*Exercise description*
Restate the span of lines that starts with the line containing "lid = flat_lid()" and ends with the line containing "obj.parent = empty", word for word, including both, with nothing else.

------------------------------

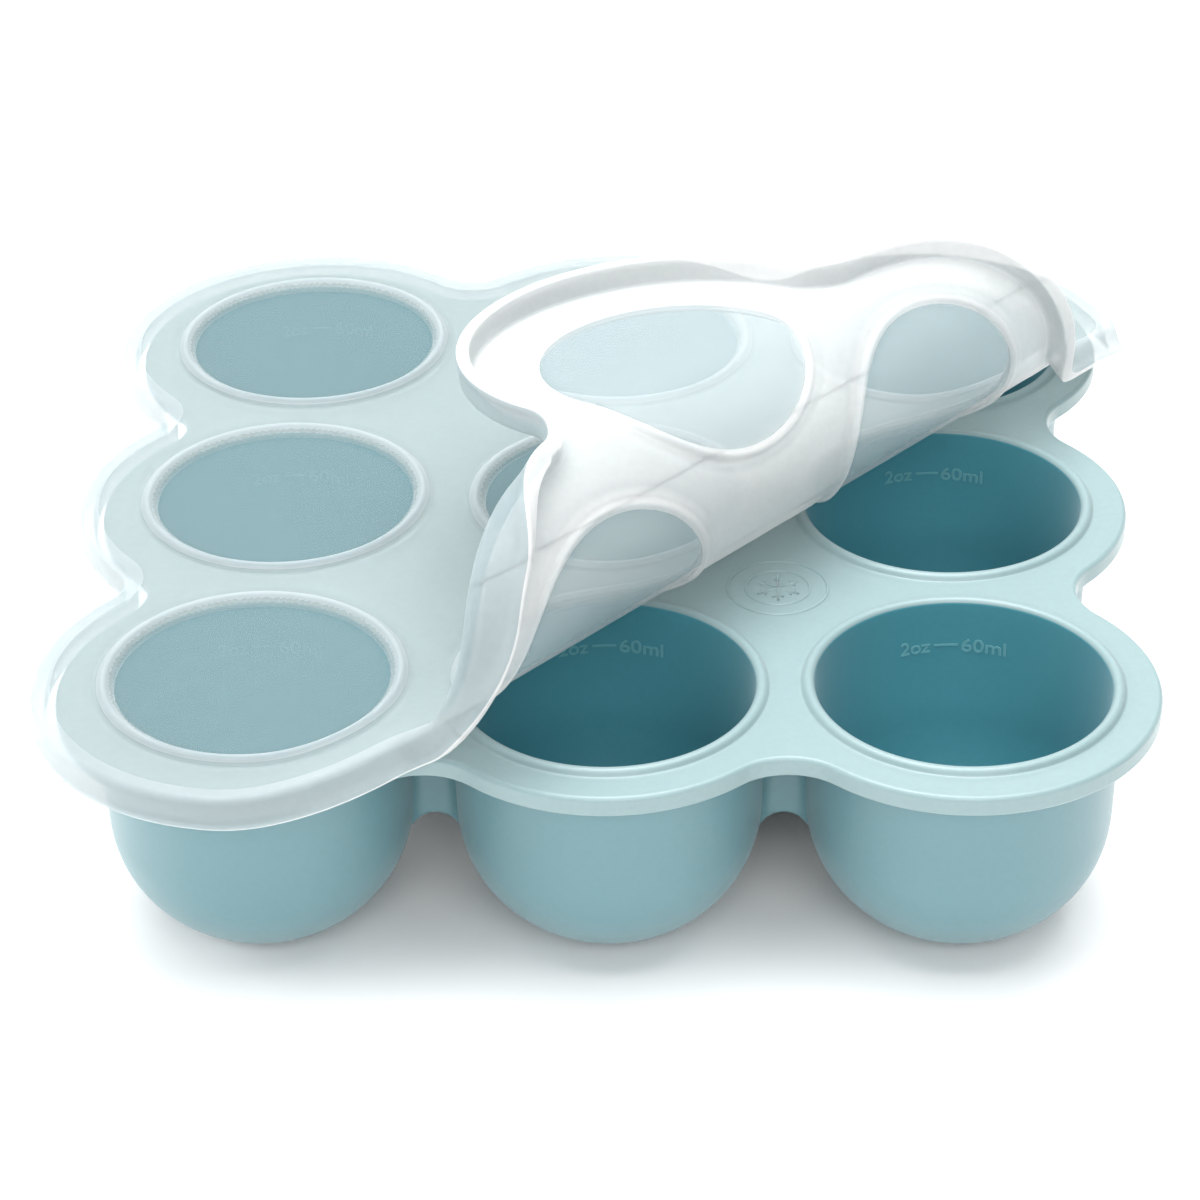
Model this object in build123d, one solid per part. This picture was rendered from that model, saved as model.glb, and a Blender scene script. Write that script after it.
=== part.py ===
"""Nine-cup freezer tray for baby food, with a press-on lid peeled up from its front right corner.

Millimetres. The tray stands on z = 0, the origin is under its centre, x runs to the right
and y to the back. The tray is one soft moulding, built here as nine cups, the deck that
joins their mouths and the webs under it. The lid is another, built as the sheet that is
still seated, its skirt, two lengths of the bend and the corner that is folded back.
"""
import os
from math import atan2, cos, degrees, radians, sin, sqrt, tan

from build123d import *

# ---- tray
cup_pitch = 62.0        # centre to centre, both ways
cups_per_side = 3
tray_height = 49.3      # feet to the crest of the mouth beads
mouth_radius = 25.9     # inside of a cup at the deck
wall = 1.75
draft = 1.22            # degrees, cups widen upwards
foot_radius = 2.75      # flat that each cup stands on
bead_width = 2.2        # bead round each mouth, half as high as wide
bead_flat = 0.8         # its flat crest
flange_drop = 4.9       # crest of the beads to the underside of the deck
lobe_radius = 34.5      # edge of the deck round each outer cup
notch_radius = 11.6     # concave round between two lobes
edge_bevel = 0.5
web_thickness = 2.0
web_drop = 28.0         # crest of the beads to the web's lower edge, mid span
web_arch = 2.0          # rise of that edge between two cups

# ---- lid
lid_gap = 0.1           # bead crest to the underside of the sheet
sheet = 1.2
skirt_drop = 4.7        # bead crest to the lower edge of the skirt
skirt_gap = 0.3         # edge of the deck to the inside of the skirt
skirt_wall = 2.3
lid_bevel = 0.9
window_radius = 24.8
window_sheet = 0.8
ring_width = 2.4        # ring round each window, half as high as wide

# ---- peeled corner: the sheet rolls up as a very slender cone
fold_turn = -42.4       # degrees, direction in which the lid is peeled open, from +x
fold_start = 17.0       # from the tray's centre to the line where the sheet leaves the tray
fold_tip = 1420.0       # from there to the cone's tip, far behind the back right corner
ease_angle = 35.0       # gentle first arc
ease_radius = 32.3
roll_angle = 151.8      # tight second arc
roll_radius = 18.2

# ---- mark on the deck, between four cups
mark_outer = 9.2
mark_inner = 5.9
mark_line = 0.7
mark_height = 0.3

# ---- beads inside the skirt, on the middle lobe of each side
lip_depth = 0.25
lip_height = 1.2
lip_span = 76.0         # degrees of the lobe

pad = 300.0             # larger than the part, for cutting tools

bead_radius = bead_width / 2
bead_shape = [
    (bead_radius, 0),
    (bead_flat / 2, bead_radius),
    (-bead_flat / 2, bead_radius),
    (-bead_radius, 0),
]
deck_top = tray_height - bead_radius
deck_bottom = tray_height - flange_drop
collar_radius = mouth_radius + bead_width
ring_grow = ring_width / bead_width
row = [(i - (cups_per_side - 1) / 2) * cup_pitch for i in range(cups_per_side)]
centres = [(x, y) for y in row for x in row]
names_y = ["front", "middle", "back"]
names_x = ["left", "centre", "right"]


def lobed_face(extra):
    """Face of the deck's outline, grown outwards by extra."""
    lobe = lobe_radius + extra
    notch = notch_radius - extra
    out = sqrt((lobe + notch) ** 2 - (cup_pitch / 2) ** 2)
    side = row[-1]
    face = Rectangle(2 * side, 2 * side)
    for x, y in centres:
        face += Pos(x, y) * Circle(lobe)
    for turn in (0, 90, 180, 270):
        for k in range(cups_per_side - 1):
            a = (row[k], -side)
            b = (row[k + 1], -side)
            c = ((row[k] + row[k + 1]) / 2, -side - out)
            corner = make_face(Polyline(a, b, c, close=True))
            face += Rot(0, 0, turn) * corner
    for turn in (0, 90, 180, 270):
        for k in range(cups_per_side - 1):
            x = (row[k] + row[k + 1]) / 2
            face -= Rot(0, 0, turn) * Pos(x, -side - out) * Circle(notch)
    return face


def cup_arc():
    """Radius of the round bottom, tangent to the foot and to the drafted wall."""
    d = radians(draft)
    base = mouth_radius + wall - tan(d) * deck_top
    return (base - foot_radius) / (cos(d) - tan(d) * (1 - sin(d)))


def cup_shell():
    """One cup: drafted wall, round bottom with a small flat foot, collar and bead."""
    d = radians(draft)
    rho = cup_arc()
    mid = radians(-45)
    outer = [(foot_radius + rho * cos(a), rho + rho * sin(a)) for a in (-d, mid)]
    hole = rho - wall
    inner = [(foot_radius + hole * cos(a), rho + hole * sin(a)) for a in (-d, mid)]
    neck = mouth_radius + wall - tan(d) * (deck_top - deck_bottom)
    edges = [
        Line((0, 0), (foot_radius, 0)),
        ThreePointArc((foot_radius, 0), outer[1], outer[0]),
        Line(outer[0], (neck, deck_bottom)),
        Line((neck, deck_bottom), (collar_radius, deck_bottom)),
        Line((collar_radius, deck_bottom), (collar_radius, deck_top)),
        Polyline(*[(mouth_radius + bead_radius + a, deck_top + b) for a, b in bead_shape]),
        Line((mouth_radius, deck_top), inner[0]),
        ThreePointArc(inner[0], inner[1], (foot_radius, wall)),
        Line((foot_radius, wall), (0, wall)),
        Line((0, wall), (0, 0)),
    ]
    return revolve(Plane.XZ * make_face(edges), Axis.Z)


def cup_plug():
    """Solid inside of the cup's outer surface, for trimming the webs."""
    d = radians(draft)
    rho = cup_arc()
    a = (foot_radius + rho * cos(-d), rho + rho * sin(-d))
    b = (foot_radius + rho * cos(radians(-45)), rho + rho * sin(radians(-45)))
    neck = mouth_radius + wall - tan(d) * (deck_top - deck_bottom)
    edges = [
        Line((0, 0), (foot_radius, 0)),
        ThreePointArc((foot_radius, 0), b, a),
        Line(a, (neck, deck_bottom)),
        Line((neck, deck_bottom), (0, deck_bottom)),
        Line((0, deck_bottom), (0, 0)),
    ]
    return revolve(Plane.XZ * make_face(edges), Axis.Z)


def deck():
    """Lobed plate with a hole round each collar, and the mark between four cups."""
    plate = Pos(0, 0, deck_bottom) * extrude(lobed_face(0), deck_top - deck_bottom)
    rims = plate.edges().group_by(Axis.Z)
    plate = chamfer(rims[0] + rims[-1], edge_bevel)
    for x, y in centres:
        plate -= Pos(x, y, deck_bottom - 1) * extrude(Circle(collar_radius), flange_drop + 1)
    ring = Circle(mark_outer) - Circle(mark_outer - mark_line)
    ring += Circle(mark_inner) - Circle(mark_inner - mark_line)
    for turn in (0, 60, 120):
        ring += Rot(0, 0, turn) * Rectangle(2 * (mark_inner - 2 * mark_line), mark_line)
    spot = Pos(cup_pitch / 2, -cup_pitch / 2, deck_top)
    return plate + spot * extrude(ring, mark_height)


def web():
    """Upright plate between two cups, trimmed to both, with an arched lower edge."""
    half = cup_pitch / 2 - mouth_radius - wall
    reach = half + 2.0
    low = tray_height - web_drop
    foot = low - web_arch * (reach / half) ** 2
    edges = [
        Line((-reach, deck_bottom), (reach, deck_bottom)),
        Line((reach, deck_bottom), (reach, foot)),
        ThreePointArc((reach, foot), (0, low), (-reach, foot)),
        Line((-reach, foot), (-reach, deck_bottom)),
    ]
    plate = extrude(Plane.XZ * make_face(edges), web_thickness / 2, both=True)
    plug = cup_plug()
    plate -= Pos(-cup_pitch / 2, 0) * plug
    plate -= Pos(cup_pitch / 2, 0) * plug
    return plate


def webs():
    """The webs between all neighbouring cups."""
    one = web()
    parts = []
    for turn in (0, 90):
        for y in row:
            for k in range(cups_per_side - 1):
                x = (row[k] + row[k + 1]) / 2
                parts.append(Rot(0, 0, turn) * Pos(x, y) * one)
    return Compound(children=[part.solid() for part in parts])


def snap_bead():
    """Low bead inside the skirt of a lobe that faces +x, from the skirt's lower edge up."""
    inside = lobe_radius + skirt_gap
    ring = Circle(inside + skirt_wall / 2) - Circle(inside - lip_depth)
    half = radians(lip_span / 2)
    far = 2 * inside
    wedge = make_face(Polyline((0, 0), (far, -far * tan(half)), (far, far * tan(half)), close=True))
    return extrude(ring & wedge, lip_height)


def flat_lid():
    """The whole lid lying flat on the tray."""
    under = tray_height + lid_gap
    top = under + sheet
    low = tray_height - skirt_drop
    lid = Pos(0, 0, low) * extrude(lobed_face(skirt_gap + skirt_wall), top - low)
    rims = lid.edges().group_by(Axis.Z)
    lid = chamfer(rims[-1], lid_bevel)
    lid -= Pos(0, 0, low - 1) * extrude(lobed_face(skirt_gap), under - low + 1)
    ring_middle = window_radius + ring_width / 2
    edge = [(ring_middle + a * ring_grow, top + b * ring_grow) for a, b in bead_shape]
    bead = revolve(Plane.XZ * make_face(Polyline(*edge, close=True)), Axis.Z)
    recess = Pos(0, 0, under + window_sheet) * extrude(Circle(window_radius), sheet)
    for x, y in centres:
        lid += Pos(x, y) * bead
        lid -= Pos(x, y) * recess
    for turn in (0, 90, 180, 270):
        lid += Rot(0, 0, turn) * Pos(row[-1], 0, low) * snap_bead()
    return lid


# ---- the bend: rays run from the cone's tip, runs go across them
across = Vector(cos(radians(fold_turn)), sin(radians(fold_turn)), 0)
along = Vector(-sin(radians(fold_turn)), cos(radians(fold_turn)), 0)
up = Vector(0, 0, 1)
neutral = tray_height + lid_gap + sheet / 2
tip = across * fold_start + along * fold_tip + up * neutral
ease_length = ease_radius * radians(ease_angle)
roll_length = roll_radius * radians(roll_angle)
bend_length = ease_length + roll_length


def flat_frame(run):
    """Ray and tangent on the flat sheet at a distance past the fold's start."""
    turn = run / fold_tip
    ray = along * -cos(turn) + across * sin(turn)
    return ray, across * cos(turn) + along * sin(turn)


def bent_frame(run):
    """Ray, tangent and normal of the rolled sheet at the same distance."""
    ray, tangent, normal = along * -1, across, up
    for length, radius in ((ease_length, ease_radius), (roll_length, roll_radius)):
        part = min(max(run, 0), length)
        run -= length
        curl = fold_tip / radius
        pole = Axis((0, 0, 0), normal + ray * curl)
        angle = degrees(part / fold_tip * sqrt(1 + curl**2))
        ray, tangent, normal = [v.rotate(pole, angle) for v in (ray, tangent, normal)]
    return ray, tangent, normal


def chord(face, run):
    """Nearest and farthest distance from the tip at which a face meets the ray at run."""
    ray = flat_frame(run)[0]
    flat_tip = Vector(tip.X, tip.Y, 0)
    line = Edge.make_line(flat_tip + ray * (fold_tip - pad), flat_tip + ray * (fold_tip + pad))
    cut = face.intersect(line)
    far = [(Vector(*v) - flat_tip).dot(ray) for e in cut.edges() for v in e.vertices()]
    return min(far), max(far)


def section(run, outer, inner):
    """Cross-section of sheet and skirt on the ray at a distance past the fold's start."""
    ray, tangent, normal = bent_frame(run)
    a, b = [far - fold_tip for far in chord(outer, run)]
    c, d = [far - fold_tip for far in chord(inner, run)]
    top = sheet / 2
    low = tray_height - skirt_drop - neutral
    points = [(a, low), (c, low), (c, -top), (d, -top), (d, low), (b, low), (b, top), (a, top)]
    plane = Plane(tip + ray * fold_tip, x_dir=ray, z_dir=tangent * -1)
    return plane * make_face(Polyline(*points, close=True))


def bend(first, last, count):
    """A length of the bend between two distances past the fold's start."""
    outer = lobed_face(skirt_gap + skirt_wall)
    inner = lobed_face(skirt_gap)
    runs = [first + (last - first) * k / count for k in range(count + 1)]
    return loft([section(run, outer, inner) for run in runs], ruled=True)


def beyond(run, sign):
    """Block over everything on one side of the ray at run, on the flat lid."""
    ray, tangent = flat_frame(run)
    edge = tip + ray * fold_tip + tangent * (sign * pad / 2)
    turn = degrees(atan2(tangent.Y, tangent.X))
    return Pos(edge.X, edge.Y, 0) * Rot(0, 0, turn) * Box(pad, 2 * pad, 2 * pad)


def folded(part, run):
    """A part of the flat lid carried rigidly to where the roll has it at run."""
    ray, tangent = flat_frame(run)
    start = Plane(tip, x_dir=ray, z_dir=tangent * -1)
    ray, tangent, normal = bent_frame(run)
    end = Plane(tip, x_dir=ray, z_dir=tangent * -1)
    return end.location * start.location.inverse() * part


os.makedirs("parts", exist_ok=True)

shell = cup_shell()
for j, back in enumerate(names_y):
    for i, side in enumerate(names_x):
        export_step(Pos(row[i], row[j]) * shell, f"parts/cup_{back}_{side}.step")
export_step(deck(), "parts/tray_deck.step")
export_step(webs(), "parts/tray_webs.step")

lid = flat_lid()
seated = lid & beyond(0, -1)
below = Pos(0, 0, tray_height + lid_gap - pad / 2) * Box(pad, pad, pad)
export_step(seated - below, "parts/lid_seated.step")
export_step(seated & below, "parts/lid_skirt.step")

halfway = ease_length + roll_radius * radians(90 - ease_angle)
export_step(bend(0, halfway, 20), "parts/lid_bend_lower.step")
export_step(bend(halfway, bend_length, 16), "parts/lid_bend_upper.step")
export_step(folded(lid & beyond(bend_length, 1), bend_length), "parts/lid_corner.step")
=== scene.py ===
"""Looks of the nine-cup freezer tray: silicone tray, frosted lid rolled up at its front right corner."""
import math

import bmesh
import bpy
import numpy as np
from mathutils import Matrix, Vector
from mathutils.geometry import delaunay_2d_cdt


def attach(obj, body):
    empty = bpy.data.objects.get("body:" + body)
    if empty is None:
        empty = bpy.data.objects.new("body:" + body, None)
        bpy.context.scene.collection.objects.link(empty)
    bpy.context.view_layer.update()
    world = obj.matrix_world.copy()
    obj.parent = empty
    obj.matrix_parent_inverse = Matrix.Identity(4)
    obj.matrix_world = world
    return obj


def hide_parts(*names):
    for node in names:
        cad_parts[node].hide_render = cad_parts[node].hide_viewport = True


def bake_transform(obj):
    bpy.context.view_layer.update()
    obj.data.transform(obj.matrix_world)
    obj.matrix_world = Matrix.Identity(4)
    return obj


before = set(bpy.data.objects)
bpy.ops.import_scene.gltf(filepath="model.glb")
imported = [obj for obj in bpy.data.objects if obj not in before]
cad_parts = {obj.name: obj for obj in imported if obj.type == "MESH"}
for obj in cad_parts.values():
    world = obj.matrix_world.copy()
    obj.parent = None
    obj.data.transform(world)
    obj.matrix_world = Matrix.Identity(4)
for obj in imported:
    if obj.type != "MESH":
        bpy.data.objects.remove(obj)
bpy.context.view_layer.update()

MM = 0.001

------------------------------

*Reply*
lid = flat_lid()
seated = lid & beyond(0, -1)
below = Pos(0, 0, tray_height + lid_gap - pad / 2) * Box(pad, pad, pad)
export_step(seated - below, "parts/lid_seated.step")
export_step(seated & below, "parts/lid_skirt.step")

halfway = ease_length + roll_radius * radians(90 - ease_angle)
export_step(bend(0, halfway, 20), "parts/lid_bend_lower.step")
export_step(bend(halfway, bend_length, 16), "parts/lid_bend_upper.step")
export_step(folded(lid & beyond(bend_length, 1), bend_length), "parts/lid_corner.step")
=== scene.py ===
"""Looks of the nine-cup freezer tray: silicone tray, frosted lid rolled up at its front right corner."""
import math

import bmesh
import bpy
import numpy as np
from mathutils import Matrix, Vector
from mathutils.geometry import delaunay_2d_cdt


def attach(obj, body):
    empty = bpy.data.objects.get("body:" + body)
    if empty is None:
        empty = bpy.data.objects.new("body:" + body, None)
        bpy.context.scene.collection.objects.link(empty)
    bpy.context.view_layer.update()
    world = obj.matrix_world.copy()
    obj.parent = empty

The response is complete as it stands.